Judge has a different angle on these questions. She proposes creating a new Emergency Guarantee Authority (EGA) to complement existing crisis-response powers. The proposal is innovative and carefully engineered. The EGA would empower the Treasury Secretary to provide time-limited emergency guarantees to financial institutions to halt runs by their short-term creditors and other claimants. Unlike the traditional lender of last resort, the EGA would not be constrained by a solvency requirement. The EGA would be designed to stop the panic and then give policymakers time to resolve the underlying weaknesses that gave rise to the crisis. While the Treasury Secretary would have significant discretion in implementing the guarantees, Judge envisions procedural constraints and reporting requirements to bring a measure of transparency and legitimacy to the exercise of this authority. And locating the EGA within the executive branch would promote democratic accountability.
Would creating an EGA be a good idea? To avoid impairing market discipline, Judge intends for the EGA to be used only for risks that threaten the functioning of the financial system as a whole, rather than for idiosyncratic risks at specific institutions. But the distinction between these things is not always clear.
In retrospect, most people agree that the Lehman Brothers bankruptcy presented a serious risk to the financial system as a whole. But this was not entirely obvious ex ante. At the time of Lehman’s failure many experts thought the U.S. financial system could withstand the firm’s collapse. David Wessel’s book In Fed We Trust describes a conference call between senior government officials just before Lehman’s bankruptcy: “With Lehman clearly struggling for survival, Paulson and Bernanke assured each other—and others on the call—that all the companies and traders that did business with Lehman had been given time to protect themselves from a possible Lehman bankruptcy.”[1] The day after Lehman’s bankruptcy, Ken Rogoff—among the world’s leading experts on financial crises—wrote an op-ed titled “No More Creampuffs.”[2] He applauded regulators for letting Lehman fail and “forc[ing] some discipline onto the system.” (To be fair, Rogoff acknowledged that “the risks are very real” and that “there really is no telling where the unprecedented failure of a big investment bank might lead”—but this is exactly my point.) Another prominent economist, Vincent Reinhart, opined that same day that “Lehman did not cast a long enough shadow over markets to warrant support.”[3] It is easy to identify risks in hindsight, much harder ahead of time.
Because a large, interconnected financial institution’s failure may imperil the financial system as a whole, such an institution would seemingly always be eligible for EGA support if on the brink of default—simply by virtue of its size and interconnectedness. The distinction between “idiosyncratic” and “systemic” comes close to collapsing in these cases. The larger and more interconnected the institution, the more likely it will get a lifeline. And if the likelihood of support is an increasing function of size and complexity, firms have incentives to get bigger and more complex.
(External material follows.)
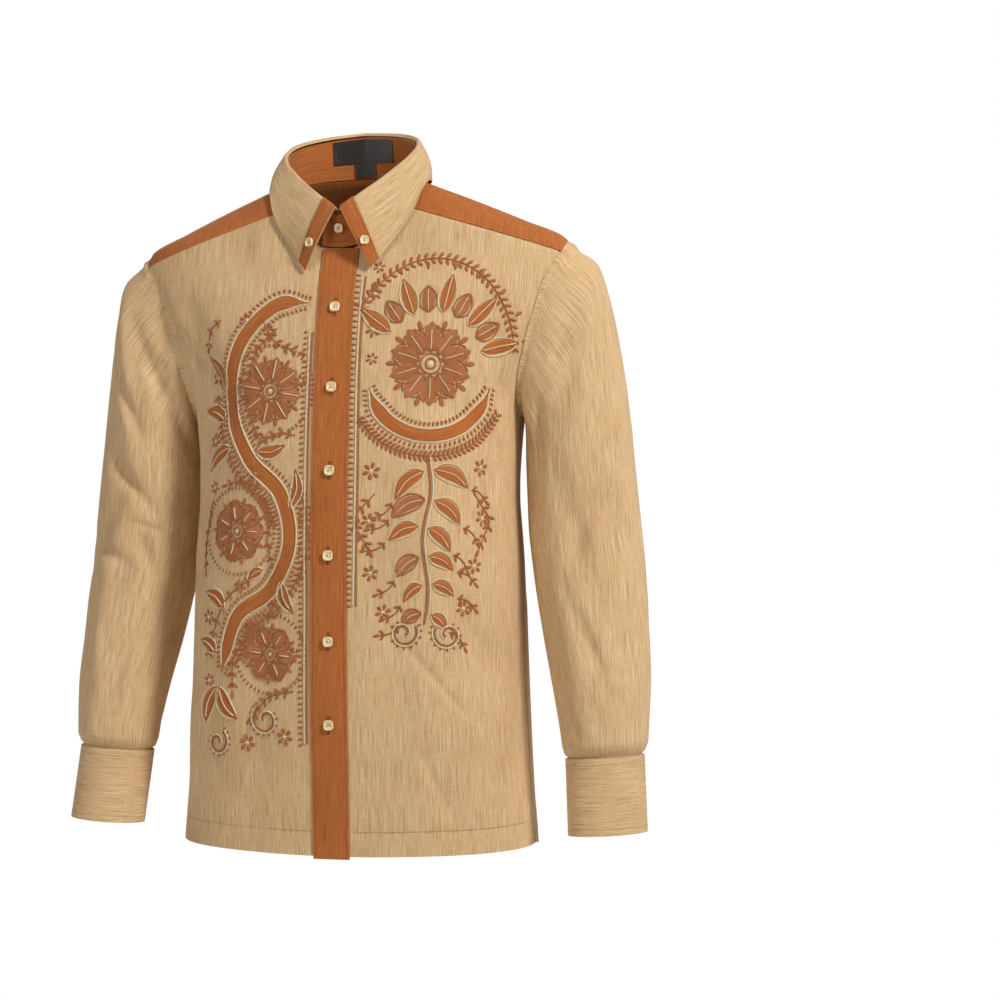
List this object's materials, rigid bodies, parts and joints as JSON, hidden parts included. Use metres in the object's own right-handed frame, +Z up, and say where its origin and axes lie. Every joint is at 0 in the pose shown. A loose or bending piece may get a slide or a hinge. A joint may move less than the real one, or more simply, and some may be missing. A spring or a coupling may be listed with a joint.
{
  "type": "long-sleeved linen shirt",
  "caption": "Long-sleeved natural linen shirt with rust yoke, button band and collar edges, turned-down pointed collar, barrel cuffs and side vents, filled out as if worn",
  "frame": {"origin": "middle of the wearer's neck, at the height of the sides of the neck", "axes": "+Z up, -Y the front of the shirt, +X the wearer's left"},
  "size_m": [0.6656, 0.2467, 0.8135],
  "materials": {
    "linen": "slub linen, matt",
    "rust_linen": "dyed linen, matt",
    "label": "woven satin, bare",
    "button": "polished, cream-gold",
    "cuff_button": "polished, amber"
  },
  "bodies": {
    "root": {"front_left": "linen", "front_right": "linen", "back": "linen", "sleeve_left": "linen", "sleeve_right": "linen", "cuff_left": "linen", "cuff_right": "linen", "sleeve_band_left": "linen", "sleeve_band_right": "linen", "collar_fall": "linen", "yoke": "rust_linen", "button_band": "rust_linen", "collar_stand": "rust_linen", "collar_edge_left": "rust_linen", "collar_edge_right": "rust_linen", "neck_label": "label", "size_tab": "label", "button_front_1": "button", "button_front_2": "button", "button_front_3": "button", "button_front_4": "button", "button_front_5": "button", "button_front_6": "button", "button_stand": "button", "button_collar_left": "button", "button_collar_right": "button", "button_cuff_left_1": "cuff_button", "button_cuff_left_2": "cuff_button", "button_cuff_right_1": "cuff_button", "button_cuff_right_2": "cuff_button", "button_slit_left": "cuff_button", "button_slit_right": "cuff_button"}
  },
  "joints": []
}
This is a problem not just for Judge’s EGA proposal but for any system of discretionary public support for financial firms.
This raises the question of moral hazard, which Judge views as probably the most serious objection to EGA.[4] Guarantees induce risk-taking because someone else bears some or all of the downside. Judge responds, sensibly, that the moral hazard question needs to be considered against an appropriate baseline—one in which “market participants already expect significant government support in the event of systemic distress.” The breadth and structure of EGA, she contends, “might actually make it easier for regulators to take the chance of allowing an institution to fail” because the government could use the EGA to limit knock-on effects. Thus the EGA “may well reduce the aggregate moral hazard in the system.”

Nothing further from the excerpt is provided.